- **The problem**: Write out the whole listing again, exactly as given.

----

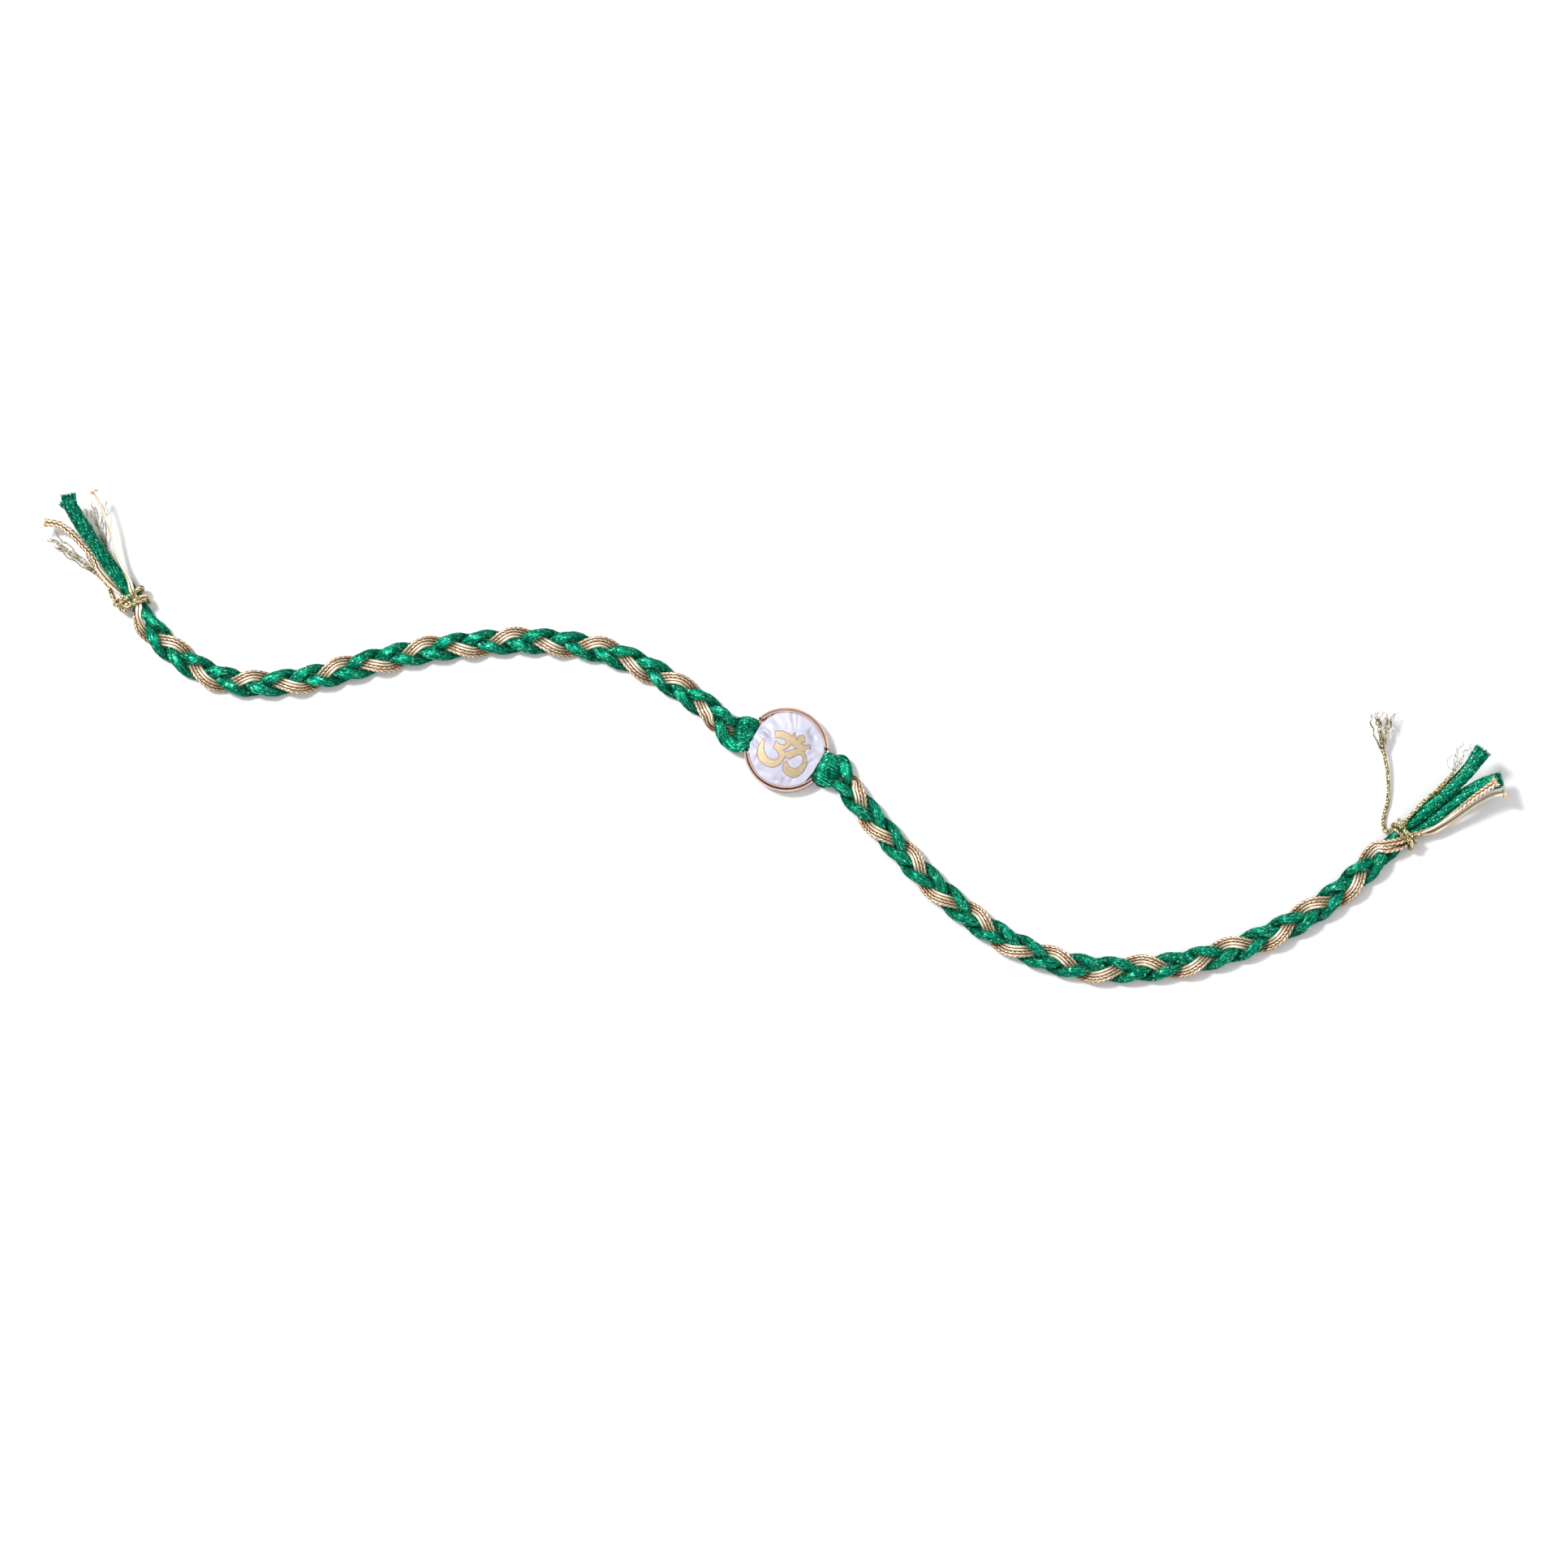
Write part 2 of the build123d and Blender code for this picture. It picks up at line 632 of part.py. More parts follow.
# Setting: back plate and rim, an inner wall at each eye, and a bar left in the rim for the cord to go round
with BuildPart() as bezel:
    with BuildSketch():
        Circle(RIM_RADIUS)
    extrude(amount=BACK_THICK)
    with BuildSketch():
        Circle(RIM_RADIUS)
        Circle(RIM_RADIUS - RIM_WALL, mode=Mode.SUBTRACT)
    extrude(amount=RIM_HEIGHT)
    chamfer(bezel.faces().sort_by(Axis.Z)[-1].edges(), RIM_BEAD)
    for side in SIDES:
        with BuildSketch():
            Circle(RIM_RADIUS - RIM_WALL / 2)
            with Locations(liner_spot(side, -LINER_THICK / 2)):
                Rectangle(LINER_THICK, 2 * RIM_RADIUS, mode=Mode.INTERSECT)
        extrude(amount=LINER_HEIGHT)
        with BuildSketch(Plane.XY.offset(-BACK_THICK)):
            with Locations(liner_spot(side, RIM_RADIUS / 4)):
                Rectangle(RIM_RADIUS / 2, 2 * WINDOW_HALF)
        extrude(amount=BACK_THICK + BAR_LOW, mode=Mode.SUBTRACT)
        with BuildSketch(Plane.XY.offset(BAR_TOP)):
            with Locations(liner_spot(side, RIM_RADIUS / 4)):
                Rectangle(RIM_RADIUS / 2, 2 * NOTCH_HALF)
        extrude(amount=RIM_HEIGHT, mode=Mode.SUBTRACT)
bezel.part.label = "bezel"
export_step(bezel.part, "parts/bezel.step")

# Om: a plate that follows the pearl's dome and stands a little proud of it
with BuildPart() as om_inlay:
    add(om_figure(0))
    extrude(amount=PEARL_TOP)
    revolve(dome_profile(OM_PROUD), axis=Axis.Z, mode=Mode.INTERSECT)
om_inlay.part.label = "om_inlay"
export_step(om_inlay.part, "parts/om_inlay.step")

# Pearl: a low dome with a pocket for the figure. At each eye it is cut back to the inner wall, and its edge
# reaches over that wall as a shelf
with BuildPart() as pearl_disc:
    revolve(dome_profile(0), axis=Axis.Z)
    for side in SIDES:
        with BuildSketch():
            with Locations(liner_spot(side, RIM_RADIUS / 2 - LINER_THICK - PEARL_GAP)):
                Rectangle(RIM_RADIUS, 2 * RIM_RADIUS)
        extrude(amount=LINER_HEIGHT + PEARL_GAP, mode=Mode.SUBTRACT)
        with BuildSketch():
            with Locations(liner_spot(side, RIM_RADIUS / 2 + SHELF_REACH)):
                Rectangle(RIM_RADIUS, 2 * RIM_RADIUS)
        extrude(amount=PEARL_TOP, mode=Mode.SUBTRACT)
    add(om_figure(OM_GAP))
    extrude(amount=PEARL_TOP, mode=Mode.SUBTRACT)
pearl_disc.part.label = "pearl_disc"
export_step(pearl_disc.part, "parts/pearl_disc.step")

for side in SIDES:
    # Satin cord, whose two halves meet under the bar, 120 degrees before and behind the gold in the plait
    cord_a = cord_rows(side, 120, LOOP_TURN, LOOP_LEG, TAILS[side.name, "cord_a"])
    cord_b = cord_rows(side, -120, STRAIGHT_TURN, STRAIGHT_LEG, TAILS[side.name, "cord_b"])
    write_strand(f"green_strand_{side.name}_a", cord_a, cord_outline)
    write_strand(f"green_strand_{side.name}_b", cord_b, cord_outline)
    # Gold band, doubled: its two halves run side by side
    band_a = band_rows(side, 1, TAILS[side.name, "band_a"])
    band_b = band_rows(side, -1, TAILS[side.name, "band_b"])
    write_strand(f"gold_band_{side.name}_a", band_a, band_outline)
    write_strand(f"gold_band_{side.name}_b", band_b, band_outline)
    # Whipping thread with both its free ends
    write_strand(f"tie_{side.name}", whipping_rows(side, WHIPPINGS[side.name]), thread_outline)
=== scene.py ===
"""The looks of a rakhi: satin cords and gold braid plaited on each side of a pearl with an inlaid Om.

Tables are in millimetres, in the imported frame, and the meshes are in metres. Each strand follows the route of
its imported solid, a little fuller where the values below say so. Along a plait, s is the distance from the
setting, and "left" is left of the way outwards.
"""
import math
from collections import namedtuple

import bpy
import numpy as np
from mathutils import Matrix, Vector

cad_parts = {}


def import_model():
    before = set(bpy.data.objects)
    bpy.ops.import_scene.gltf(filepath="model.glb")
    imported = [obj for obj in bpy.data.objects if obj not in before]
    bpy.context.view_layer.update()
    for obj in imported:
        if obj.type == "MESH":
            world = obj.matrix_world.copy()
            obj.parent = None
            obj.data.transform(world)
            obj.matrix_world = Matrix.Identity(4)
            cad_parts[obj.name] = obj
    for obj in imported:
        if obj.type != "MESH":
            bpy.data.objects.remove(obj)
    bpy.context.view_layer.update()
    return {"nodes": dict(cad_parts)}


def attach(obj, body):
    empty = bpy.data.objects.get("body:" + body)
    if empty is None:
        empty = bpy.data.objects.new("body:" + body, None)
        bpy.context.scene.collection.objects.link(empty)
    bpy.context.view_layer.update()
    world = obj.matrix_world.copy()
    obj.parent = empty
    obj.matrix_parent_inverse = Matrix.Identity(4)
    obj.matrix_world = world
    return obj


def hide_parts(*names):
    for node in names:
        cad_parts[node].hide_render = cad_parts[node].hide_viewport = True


MM = 0.001

# Plait: a strand swings aside once in a pitch and rises twice
STRAND_SWING = 1.5
STRAND_RISE = 0.98
PLAIT_MIDDLE = 1.67
PLAIT_STEPS = 12
CORD_WIDE = 1.94
CORD_THICK = 1.28
CORD_NIP = 0.14
CORD_LEAN = 45.0
BAND_WIDE = 1.02
BAND_THICK = 0.56
BAND_APART = 1.04
BAND_LEAN = 10.0
LEG_GAP = 0.6
EYE_LINE = 5.75
# A way less level than this keeps the frame that it was carried with
STEEP_LEVEL = 0.5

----

- **Output**:
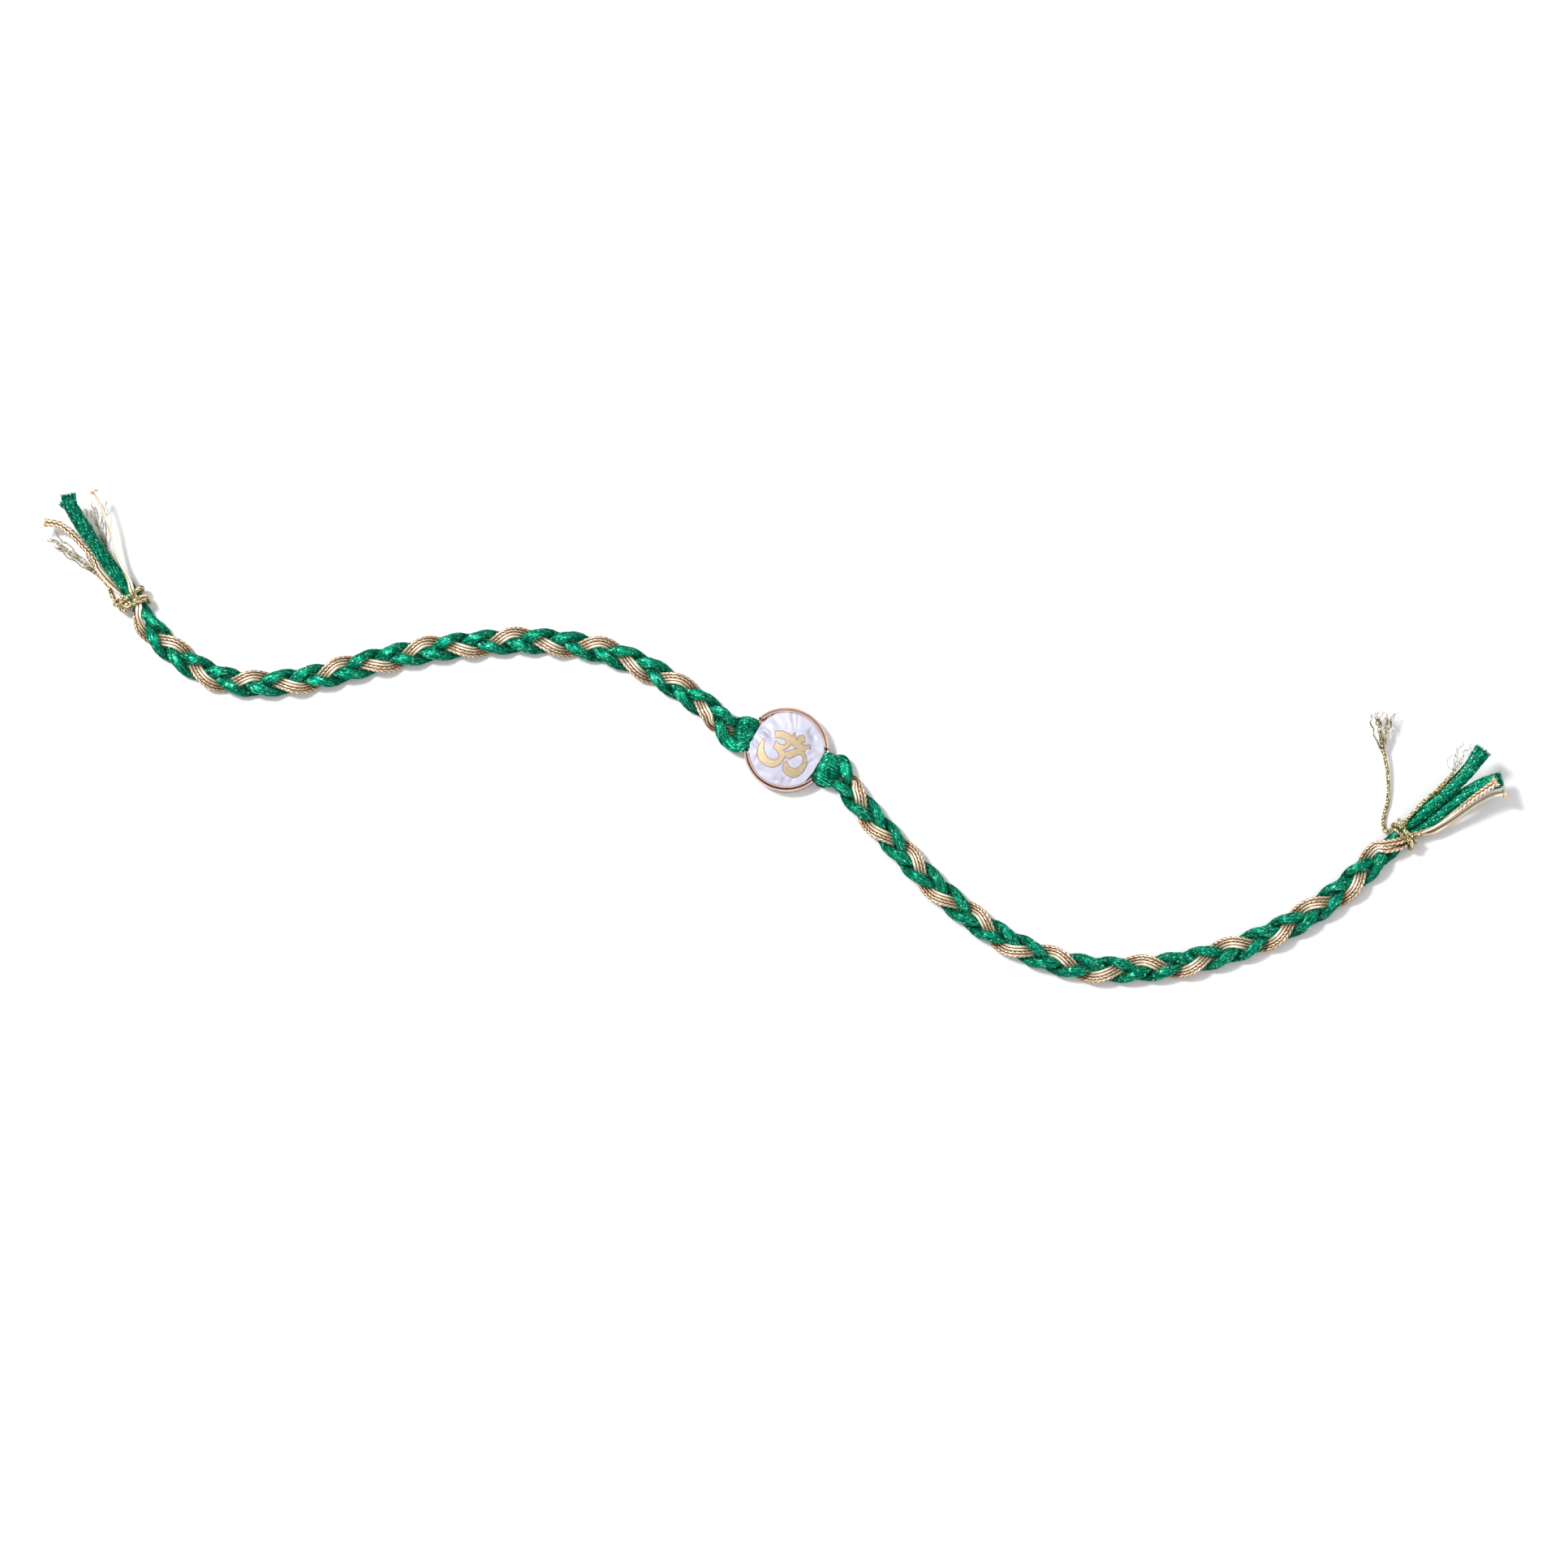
Write part 2 of the build123d and Blender code for this picture. It picks up at line 632 of part.py. More parts follow.
# Setting: back plate and rim, an inner wall at each eye, and a bar left in the rim for the cord to go round
with BuildPart() as bezel:
    with BuildSketch():
        Circle(RIM_RADIUS)
    extrude(amount=BACK_THICK)
    with BuildSketch():
        Circle(RIM_RADIUS)
        Circle(RIM_RADIUS - RIM_WALL, mode=Mode.SUBTRACT)
    extrude(amount=RIM_HEIGHT)
    chamfer(bezel.faces().sort_by(Axis.Z)[-1].edges(), RIM_BEAD)
    for side in SIDES:
        with BuildSketch():
            Circle(RIM_RADIUS - RIM_WALL / 2)
            with Locations(liner_spot(side, -LINER_THICK / 2)):
                Rectangle(LINER_THICK, 2 * RIM_RADIUS, mode=Mode.INTERSECT)
        extrude(amount=LINER_HEIGHT)
        with BuildSketch(Plane.XY.offset(-BACK_THICK)):
            with Locations(liner_spot(side, RIM_RADIUS / 4)):
                Rectangle(RIM_RADIUS / 2, 2 * WINDOW_HALF)
        extrude(amount=BACK_THICK + BAR_LOW, mode=Mode.SUBTRACT)
        with BuildSketch(Plane.XY.offset(BAR_TOP)):
            with Locations(liner_spot(side, RIM_RADIUS / 4)):
                Rectangle(RIM_RADIUS / 2, 2 * NOTCH_HALF)
        extrude(amount=RIM_HEIGHT, mode=Mode.SUBTRACT)
bezel.part.label = "bezel"
export_step(bezel.part, "parts/bezel.step")

# Om: a plate that follows the pearl's dome and stands a little proud of it
with BuildPart() as om_inlay:
    add(om_figure(0))
    extrude(amount=PEARL_TOP)
    revolve(dome_profile(OM_PROUD), axis=Axis.Z, mode=Mode.INTERSECT)
om_inlay.part.label = "om_inlay"
export_step(om_inlay.part, "parts/om_inlay.step")

# Pearl: a low dome with a pocket for the figure. At each eye it is cut back to the inner wall, and its edge
# reaches over that wall as a shelf
with BuildPart() as pearl_disc:
    revolve(dome_profile(0), axis=Axis.Z)
    for side in SIDES:
        with BuildSketch():
            with Locations(liner_spot(side, RIM_RADIUS / 2 - LINER_THICK - PEARL_GAP)):
                Rectangle(RIM_RADIUS, 2 * RIM_RADIUS)
        extrude(amount=LINER_HEIGHT + PEARL_GAP, mode=Mode.SUBTRACT)
        with BuildSketch():
            with Locations(liner_spot(side, RIM_RADIUS / 2 + SHELF_REACH)):
                Rectangle(RIM_RADIUS, 2 * RIM_RADIUS)
        extrude(amount=PEARL_TOP, mode=Mode.SUBTRACT)
    add(om_figure(OM_GAP))
    extrude(amount=PEARL_TOP, mode=Mode.SUBTRACT)
pearl_disc.part.label = "pearl_disc"
export_step(pearl_disc.part, "parts/pearl_disc.step")

for side in SIDES:
    # Satin cord, whose two halves meet under the bar, 120 degrees before and behind the gold in the plait
    cord_a = cord_rows(side, 120, LOOP_TURN, LOOP_LEG, TAILS[side.name, "cord_a"])
    cord_b = cord_rows(side, -120, STRAIGHT_TURN, STRAIGHT_LEG, TAILS[side.name, "cord_b"])
    write_strand(f"green_strand_{side.name}_a", cord_a, cord_outline)
    write_strand(f"green_strand_{side.name}_b", cord_b, cord_outline)
    # Gold band, doubled: its two halves run side by side
    band_a = band_rows(side, 1, TAILS[side.name, "band_a"])
    band_b = band_rows(side, -1, TAILS[side.name, "band_b"])
    write_strand(f"gold_band_{side.name}_a", band_a, band_outline)
    write_strand(f"gold_band_{side.name}_b", band_b, band_outline)
    # Whipping thread with both its free ends
    write_strand(f"tie_{side.name}", whipping_rows(side, WHIPPINGS[side.name]), thread_outline)
=== scene.py ===
"""The looks of a rakhi: satin cords and gold braid plaited on each side of a pearl with an inlaid Om.

Tables are in millimetres, in the imported frame, and the meshes are in metres. Each strand follows the route of
its imported solid, a little fuller where the values below say so. Along a plait, s is the distance from the
setting, and "left" is left of the way outwards.
"""
import math
from collections import namedtuple

import bpy
import numpy as np
from mathutils import Matrix, Vector

cad_parts = {}


def import_model():
    before = set(bpy.data.objects)
    bpy.ops.import_scene.gltf(filepath="model.glb")
    imported = [obj for obj in bpy.data.objects if obj not in before]
    bpy.context.view_layer.update()
    for obj in imported:
        if obj.type == "MESH":
            world = obj.matrix_world.copy()
            obj.parent = None
            obj.data.transform(world)
            obj.matrix_world = Matrix.Identity(4)
            cad_parts[obj.name] = obj
    for obj in imported:
        if obj.type != "MESH":
            bpy.data.objects.remove(obj)
    bpy.context.view_layer.update()
    return {"nodes": dict(cad_parts)}


def attach(obj, body):
    empty = bpy.data.objects.get("body:" + body)
    if empty is None:
        empty = bpy.data.objects.new("body:" + body, None)
        bpy.context.scene.collection.objects.link(empty)
    bpy.context.view_layer.update()
    world = obj.matrix_world.copy()
    obj.parent = empty
    obj.matrix_parent_inverse = Matrix.Identity(4)
    obj.matrix_world = world
    return obj


def hide_parts(*names):
    for node in names:
        cad_parts[node].hide_render = cad_parts[node].hide_viewport = True


MM = 0.001

# Plait: a strand swings aside once in a pitch and rises twice
STRAND_SWING = 1.5
STRAND_RISE = 0.98
PLAIT_MIDDLE = 1.67
PLAIT_STEPS = 12
CORD_WIDE = 1.94
CORD_THICK = 1.28
CORD_NIP = 0.14
CORD_LEAN = 45.0
BAND_WIDE = 1.02
BAND_THICK = 0.56
BAND_APART = 1.04
BAND_LEAN = 10.0
LEG_GAP = 0.6
EYE_LINE = 5.75
# A way less level than this keeps the frame that it was carried with
STEEP_LEVEL = 0.5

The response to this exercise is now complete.